As readers will probably expect, one of the teenagers fails the battery of utterly arbitrary tests they are presented with and expelled from the testing facility whilst the other sales on through to meet a member of the Carlyle family – Forever’s brother Stephen who seems to be the sibling with the least interest in the family affairs. However, Rucka – in a surprising move from past issues – does not leave any character in Lazaurs #9 with nothing. An attempted bombing of Stephen Carlyle allows a thwarted character to redeem themselves in a big way, not only to the reader, but in the eyes of the ruling Carlyle Family.

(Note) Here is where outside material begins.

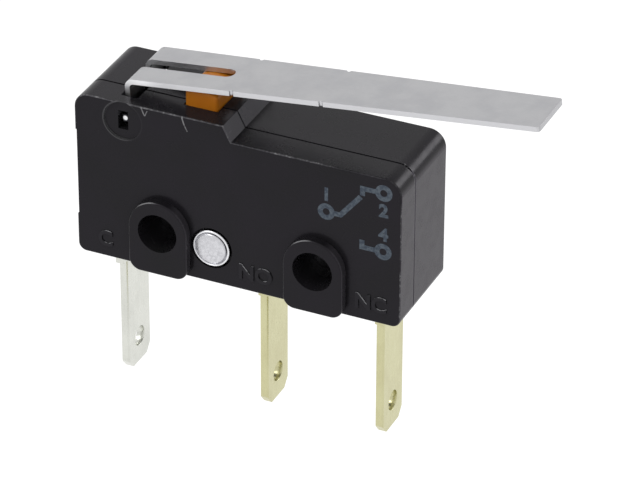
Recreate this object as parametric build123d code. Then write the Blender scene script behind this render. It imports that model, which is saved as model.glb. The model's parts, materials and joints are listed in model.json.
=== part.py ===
from build123d import *
from math import asin, cos, pi, radians, sin, sqrt
import os

# Subminiature snap-action micro switch with a long hinged lever.
# Millimetres. The origin is midway between the two mounting-hole axes, at half the housing's depth.
# +X runs along the housing towards the lever's free end, +Y to the rear, +Z up, along the plunger.

# General clearances
seat_gap = 0.05          # between a fixed piece and the moulding or strip that carries it
slide_gap = 0.06         # round the plunger in its guide, each side
touch_gap = 0.03         # between two moving pieces that push on each other
plane_reach = 0.001      # how near a plane an edge must lie to be taken as in it

# Mounting holes and the ends of the housing
hole_pitch = 9.5
hole_radius = 1.2
left_margin = 5.26       # from the left hole's axis to the left end
right_margin = 5.05      # from the right hole's axis to the right end
bottom_margin = 2.63     # from the hole axes down to the underside

# Housing
housing_depth = 6.2
cover_depth = 1.9        # of that depth, the front cover's share
face_wall = 0.9          # front and rear walls
side_wall = 0.8          # end walls and floor
post_wall = 0.8          # tube round each mounting hole
low_corner = 0.5         # rounding of the two lower corners
top_left_corner = 0.9
top_right_corner = 1.0
rim_round = 0.1          # rounding round the front and rear faces
parting_bevel = 0.06     # bevel on both shells along the parting line
grip_depth = 0.11        # shallow recess in the left end
grip_margin = 2.35       # from the recess to the housing's top and bottom

# Bosses round the mounting holes, proud of the front face
boss_height = 0.52
boss_half_width = 1.8
boss_rise = 0.15         # centre of the arch above the hole axis
boss_low_corner = 0.7
boss_drop = 0.06         # how far the boss reaches below the housing's underside
boss_edge = 0.1

# Terminals: tabs 2.8 mm wide and 0.5 mm thick
tab_width = 2.8
tab_thickness = 0.5
tab_length = 8.7         # below the housing
tab_bevel_side = 0.06    # bevel of the long edges, across the thickness
tab_bevel_face = 0.12    # the same bevel, across the width
tab_tip_side = 0.55      # tip corners, across the width
tab_tip_rise = 0.65      # tip corners, along the tab
tab_hole_radius = 0.6
tab_hole_rise = 1.65     # from the tip to the hole's centre
shoulder_length = 1.2    # wide root of a tab, below the housing
common_shoulder = 0.4    # how far the common tab's root stands out, each side
contact_shoulder = 0.15  # the same, on the other two tabs
common_inset = 1.91      # from the housing's left end to the common tab
common_to_open = 8.85
open_to_closed = 7.15
strip_bend = 0.5         # bend radius of the strips, at mid-thickness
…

Lazarus #8 and Lazarus #9 have both revealed very little about the inner workings of Rucka’s world and the family Carlyle and while in many cases this could be viewed as frustrating, the development of Michael and Casey – these two serf characters – is compelling enough to keep dedicated readers of the series glued to the page. The tidbits that we are thrown about the greater rules and events appear to be leading to a payoff in coming issues and – assuming the aforementioned payoff does come to pass – Lazarus #9 is a fantastic middle-issue of a very interesting run.
STRONG AND DEADLY
Though I often suspect that the reason various issues of the Lazarus series have been late is Michael Lark’s pace, the wait is absolutely always worthwhile.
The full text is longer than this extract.